每天穿的黑色長褲,膝蓋處上破了一個洞。
在塞拉耶佛賣唱時,發現在我表演不遠處行乞的婦人,生意竟比我還要好。
照理說婦人即使拿到較多人數給的錢,但因為給的金額不同,應該是不至於比我多。但婦人能一直靜靜待著,我則每唱完一首歌,體力就消耗一點。這些無謂的瑣事,仍讓當時心態不夠成熟的我頗受打擊。
口琴的音準碰巧在那天徹底崩壞,中間最常吹到的部分,整個走音得很嚴重,彷彿宣告著什麼。 我只得結束擺攤,回到住處望著窗外下起的雨,思考關於街友與乞丐。
街友跟乞丐並不相同。
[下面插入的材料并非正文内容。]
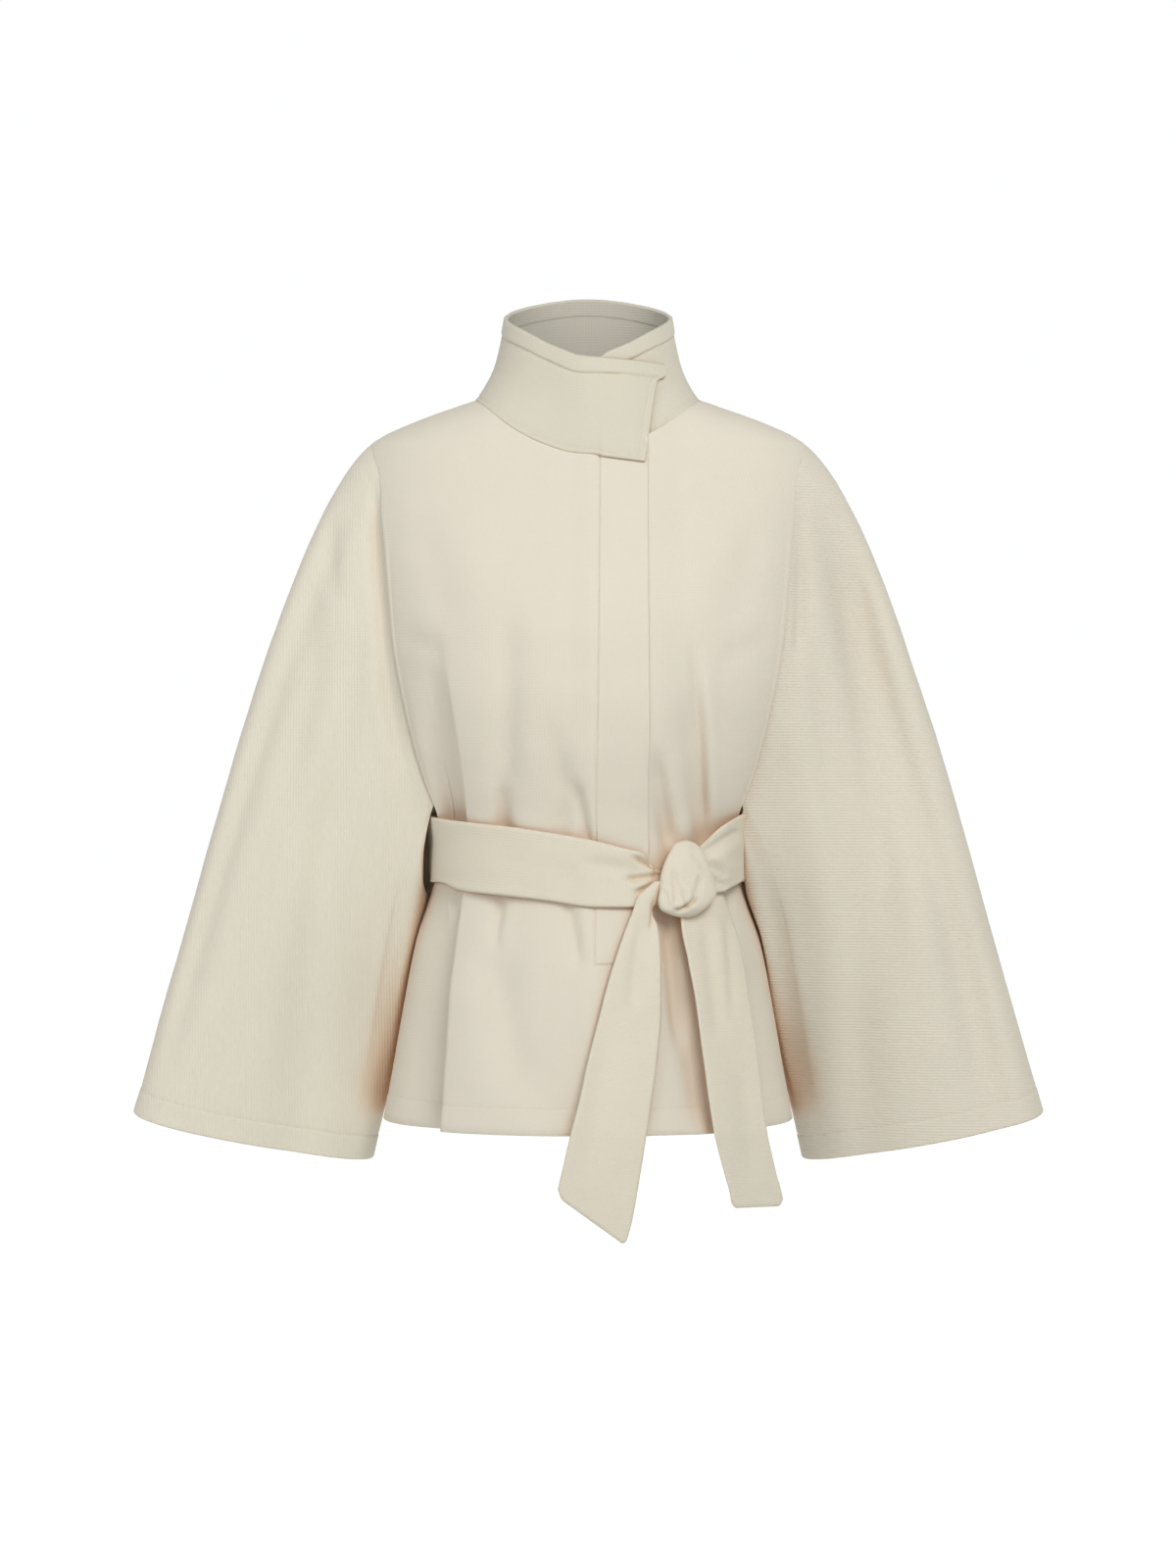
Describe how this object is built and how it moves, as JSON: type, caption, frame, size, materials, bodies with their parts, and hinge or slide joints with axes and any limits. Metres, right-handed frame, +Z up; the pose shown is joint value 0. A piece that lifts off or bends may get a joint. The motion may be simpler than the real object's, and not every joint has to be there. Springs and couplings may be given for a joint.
{
  "type": "belted trench coat",
  "caption": "Short belted coat with a funnel collar, wide cape sleeves and a tied belt, filled out as if worn, with no wearer.",
  "frame": {"origin": "midway between the two shoulder-neck points, at their height, where the shoulders carry the coat", "axes": "+Z up, the front faces -Y, +X is the wearer's left"},
  "size_m": [0.788, 0.2526, 0.8109],
  "materials": {
    "body_cloth": "matte rib-woven cotton coating, cream",
    "sleeve_cloth": "matte rib-woven cotton coating, cream",
    "collar_cloth": "matte rib-woven cotton coating, cream, stiffened",
    "belt_cloth": "matte rib-woven cotton coating, cream, doubled"
  },
  "bodies": {
    "root": {"front_right": "body_cloth", "front_left": "body_cloth", "back": "body_cloth", "sleeve_right": "sleeve_cloth", "sleeve_left": "sleeve_cloth", "collar": "collar_cloth", "belt_band": "belt_cloth", "belt_knot": "belt_cloth", "belt_tail_right": "belt_cloth", "belt_tail_left": "belt_cloth"}
  },
  "joints": []
}
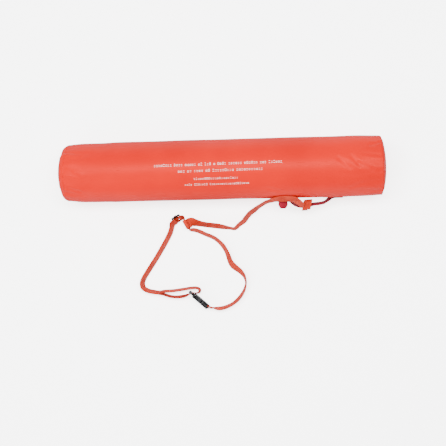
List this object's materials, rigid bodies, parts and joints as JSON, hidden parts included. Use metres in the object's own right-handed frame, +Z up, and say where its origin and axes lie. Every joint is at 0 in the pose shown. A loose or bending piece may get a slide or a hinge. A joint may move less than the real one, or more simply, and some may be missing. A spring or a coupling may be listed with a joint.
{
  "type": "rescue tube",
  "caption": "Inflatable tube-shaped swimmer's rescue and tow float with side grab handle, air valve, short leash and waist belt with side-release buckle.",
  "frame": {"origin": "under the middle of the tube and its grab handle, on the surface it lies on", "axes": "+X along the tube, towards the handle's end; +Y away from the handle and belt; +Z up"},
  "size_m": [0.83, 0.4336, 0.1529],
  "materials": {
    "skin": "glossy coated fabric",
    "handle_webbing": "woven",
    "strap_webbing": "woven",
    "thread": "stitched",
    "valve_plastic": "soft",
    "buckle_plastic": "moulded"
  },
  "bodies": {
    "float": {"tube_skin": "skin", "end_cap_left": "skin", "end_cap_right": "skin", "seam_strip": "skin", "handle_patch_left": "skin", "handle_patch_right": "skin", "handle_tail_left": "handle_webbing", "handle_tail_right": "handle_webbing", "handle_tab": "handle_webbing", "valve_flange": "valve_plastic", "leash_webbing": "strap_webbing", "leash_end_loop": "strap_webbing", "leash_stitching": "thread", "belt_long_run": "strap_webbing", "belt_free_run": "strap_webbing", "belt_sewn_run": "strap_webbing", "buckle_female": "buckle_plastic"},
    "handle": {"handle_grip": "handle_webbing", "leash_hitch": "strap_webbing"},
    "slider": {"tri_glide": "buckle_plastic", "belt_slider_weave": "strap_webbing", "belt_slider_fold": "strap_webbing"},
    "buckle_male": {"buckle_male": "buckle_plastic", "belt_buckle_fold": "strap_webbing", "belt_stitching": "thread"},
    "prong_upper": {"prong_upper": "buckle_plastic"},
    "prong_lower": {"prong_lower": "buckle_plastic"},
    "valve_stem": {"valve_stem": "valve_plastic", "valve_flap": "valve_plastic", "plug_tether": "valve_plastic"},
    "valve_plug": {"valve_plug": "valve_plastic"}
  },
  "joints": [
    {"name": "handle_tilt", "type": "hinge", "parent": "float", "child": "handle", "pos_m": [0.219, -0.0705, 0.047], "axis": [1, 0, 0], "range_deg": [-20, 20], "stiffness_Nm_per_rad": 0.05, "deforming": ["leash_webbing", "leash_stitching"]},
    {"name": "slider_shift", "type": "slide", "parent": "float", "child": "slider", "axis": [-0.6, -0.8, 0], "range_m": [0, 0.03], "deforming": ["belt_long_run", "belt_free_run", "belt_sewn_run"]},
    {"name": "buckle_release", "type": "slide", "parent": "float", "child": "buckle_male", "axis": [0.749, -0.6626, 0], "range_m": [0, 0.03], "deforming": ["belt_long_run", "prong_upper", "prong_lower"]},
    {"name": "prong_upper_press", "type": "hinge", "parent": "buckle_male", "child": "prong_upper", "pos_m": [-0.06201, -0.3223, 0.0265], "axis": [-0.6626, -0.749, 0], "range_deg": [0, 10], "stiffness_Nm_per_rad": 0.1},
    {"name": "prong_lower_press", "type": "hinge", "parent": "buckle_male", "child": "prong_lower", "pos_m": [-0.06201, -0.3223, 0.0073], "axis": [-0.6626, -0.749, 0], "range_deg": [-10, 0], "stiffness_Nm_per_rad": 0.1},
    {"name": "valve_lift", "type": "slide", "parent": "float", "child": "valve_stem", "axis": [0, 0.866, -0.5], "range_m": [0, 0.008]},
    {"name": "plug_pull", "type": "slide", "parent": "valve_stem", "child": "valve_plug", "axis": [0, 0.866, -0.5], "range_m": [0, 0.014], "deforming": ["plug_tether"]}
  ],
  "couplings": [
    {"joint": "prong_lower_press", "follows": "prong_upper_press", "ratio": -1}
  ]
}
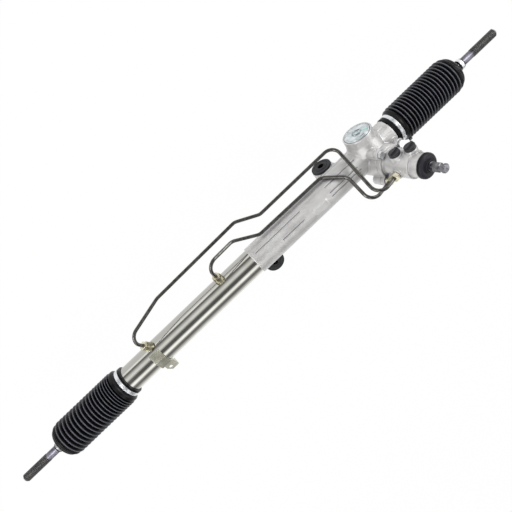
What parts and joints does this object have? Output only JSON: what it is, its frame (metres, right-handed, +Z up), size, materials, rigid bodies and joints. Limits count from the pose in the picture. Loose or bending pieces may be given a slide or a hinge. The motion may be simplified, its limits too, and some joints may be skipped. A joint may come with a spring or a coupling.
{
  "type": "power steering rack",
  "caption": "Hydraulic rack-and-pinion steering gear with bellows boots, tie rod ends, fluid lines and a leaning valve tower.",
  "frame": {"origin": "centre of the bolt hole in the pinion-side mounting bush", "axes": "+X along the rack towards the cylinder end, +Z up the side the valve tower stands on, -Y the way the rack guide and that bush's bolt face"},
  "size_m": [1.178, 0.1407, 0.2237],
  "materials": {
    "cast_aluminium": "satin",
    "bright_steel": "gloss",
    "zinc_steel": "satin",
    "yellow_zinc": "satin",
    "turned_steel": "satin",
    "ground_steel": "gloss",
    "forged_steel": "matte",
    "pipe_steel": "satin",
    "black_plastic": "matte",
    "white_plastic": "matte",
    "boot_rubber": "satin",
    "bush_rubber": "matte",
    "seal_rubber": "matte"
  },
  "bodies": {
    "root": {"centre_bush_rubber": "bush_rubber", "centre_bush_sleeve": "turned_steel", "cylinder_end_stop": "turned_steel", "cylinder_side_boot": "boot_rubber", "cylinder_side_boot_clamp": "bright_steel", "cylinder_tube": "bright_steel", "dust_cover": "boot_rubber", "flange_bolts": "zinc_steel", "flare_nuts": "yellow_zinc", "inner_fluid_line": "pipe_steel", "inner_rod_seal": "seal_rubber", "inner_tube_port": "yellow_zinc", "input_bearing": "turned_steel", "input_seal": "seal_rubber", "input_snap_ring": "turned_steel", "lower_port_plug": "black_plastic", "outer_fluid_line": "pipe_steel", "outer_rod_seal": "seal_rubber", "outer_tube_port": "yellow_zinc", "pinion_ball_bearing": "turned_steel", "pinion_bore_cap": "zinc_steel", "pinion_bush_rubber": "bush_rubber", "pinion_bush_sleeve": "turned_steel", "pinion_needle_bearing": "turned_steel", "pinion_seal": "seal_rubber", "pinion_side_boot": "boot_rubber", "pinion_side_boot_clamp": "bright_steel", "rack_guide": "cast_aluminium", "rack_guide_liner": "white_plastic", "rack_guide_plug": "zinc_steel", "rack_guide_spring": "turned_steel", "rack_housing": "cast_aluminium", "seal_carrier": "turned_steel", "tube_bracket": "yellow_zinc", "upper_port_plug": "black_plastic", "valve_housing": "cast_aluminium"},
    "rack": {"rack_bar": "ground_steel", "piston": "turned_steel", "piston_ring": "white_plastic", "cylinder_side_claw_washer": "turned_steel", "cylinder_side_ball_housing": "turned_steel", "cylinder_side_ball_seat": "white_plastic", "pinion_side_claw_washer": "turned_steel", "pinion_side_ball_housing": "turned_steel", "pinion_side_ball_seat": "white_plastic"},
    "pinion": {"pinion_shaft": "ground_steel", "valve_sleeve": "ground_steel", "valve_seal_rings": "white_plastic", "torsion_bar": "ground_steel"},
    "input": {"input_shaft": "ground_steel", "torsion_pin": "turned_steel"},
    "cylinder_side_tie_rod": {"cylinder_side_tie_rod": "forged_steel", "cylinder_side_boot_clip": "bright_steel"},
    "pinion_side_tie_rod": {"pinion_side_tie_rod": "forged_steel", "pinion_side_boot_clip": "bright_steel"}
  },
  "joints": [
    {"name": "rack_slide", "type": "slide", "parent": "root", "child": "rack", "axis": [1, 0, 0], "range_m": [-0.072, 0.072], "deforming": ["cylinder_side_boot", "pinion_side_boot"]},
    {"name": "pinion_turn", "type": "hinge", "parent": "root", "child": "pinion", "pos_m": [-0.074, 0.01657, 0.045], "axis": [-0.2079, 0, 0.9781], "range_deg": [-561.44, 561.44]},
    {"name": "input_twist", "type": "hinge", "parent": "pinion", "child": "input", "pos_m": [-0.09479, 0.01657, 0.14281], "axis": [-0.2079, 0, 0.9781], "range_deg": [-4, 4], "stiffness_Nm_per_rad": 80},
    {"name": "cylinder_side_tie_rod_swing", "type": "hinge", "parent": "rack", "child": "cylinder_side_tie_rod", "pos_m": [0.64, 0, 0.045], "axis": [0, 1, 0], "range_deg": [-20, 20]},
    {"name": "pinion_side_tie_rod_swing", "type": "hinge", "parent": "rack", "child": "pinion_side_tie_rod", "pos_m": [-0.244, 0, 0.045], "axis": [0, 1, 0], "range_deg": [-20, 20]}
  ],
  "couplings": [
    {"joint": "pinion_turn", "follows": "rack_slide", "rad_per_m": 135.85}
  ]
}
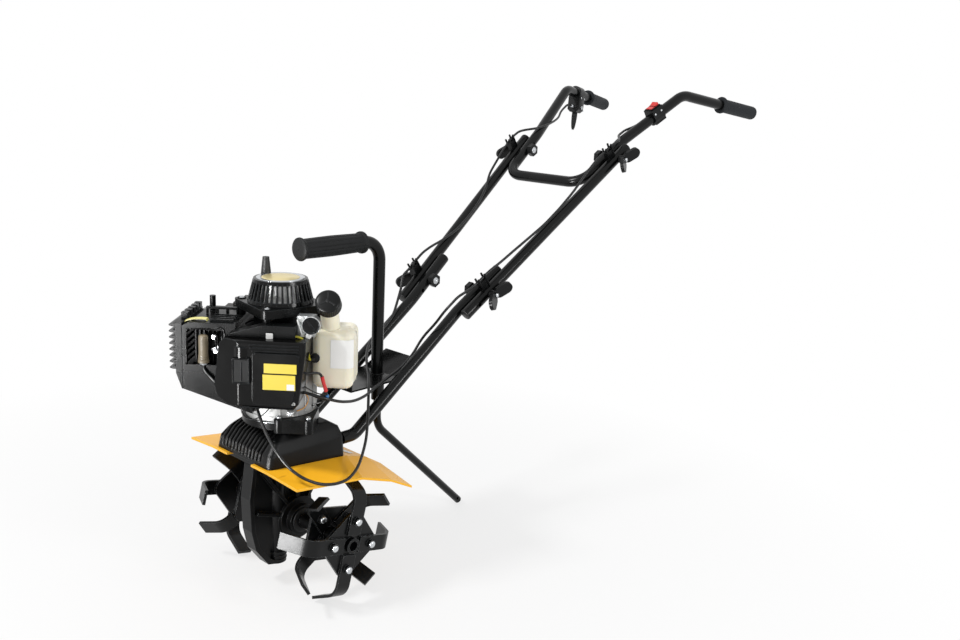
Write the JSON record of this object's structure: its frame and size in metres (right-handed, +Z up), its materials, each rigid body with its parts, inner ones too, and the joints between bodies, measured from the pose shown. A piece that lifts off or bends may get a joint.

流浪的時候,雖然會露宿戶外,卻很少與乞丐交流。通常我也不被他們青睞,因為我的出現,多少讓他們認為自己的生意被妨害。與街友則不同,彼此毫無利益衝突,只是一樣長時間待在街上,有時甚至也氣味相投,因而聊上幾句。說來街頭藝人,也不過是有才藝、有歸處的高級街友。
幾年前曾在日本京都的橋下,認識過幾位街友,當中有一位大學畢業生慶,只因為喜歡戶外跟京都的鴨川,所以在鴨川橋下待上了整整半年,從夏天到冬天,彷彿一生。
慶的父母曾數次來到橋下帶慶回家,慶也同父母返家,但過了陣子,慶又獨自跑來橋下。經過這樣反覆幾次,父母也就放棄了。不論慶的家庭狀況如何,但這世上確實有想活得自由,而純粹到願意付出這般行動的人。
在塞拉耶佛時,我湊巧從網路上知道了SALU。一名大學畢業生林子竣,在台中的街頭,進行著為期一週的街頭求生實驗,嘗試不用一毛錢,以互惠的方式與商家換取食物。從他的影片可以了解到,台中那些不廣為人知的街友生態與文化。在台灣,七成街友是有工作的,只是他們微薄的薪水,不足以支付他們租屋的開銷。
在世界各地流浪一年半的我,即便與他們的心境相仿,卻也能明白,他們並非自願。許多街友被人們冰冷的眼光漠視甚至歧視著,就算他們只是露宿街頭角落或地下道,並未打擾到誰。
子竣在實驗的其中一天,來到了我也熟悉,曾經在那賣唱過幾個月的SOGO地下道,在地下道放了一個碗,躺上整整24小時,接受著經過的路人們議論紛紛,人們異樣的眼光,讓子竣覺得自己彷彿成了怪物ㄧ般。
生活在同一座城市,人們卻總有著天差地遠的生活。有時甚至對於陌生的未知,竟以恐懼取代理解。 即便不想承認,但也仍有對這世界感到氣餒的時刻。
曾想過如果自己哪天淪落街頭,無法倚靠音樂,而必須靠乞討維生的話,一定也會很絕望吧。當不再有任何能力幫助他人,不再能與人交流及連結,生命還剩下什麼呢?活在走調的人生,需要多少堅強?
我終於發現,膝蓋上的破洞,也許是從心裡冒出來的。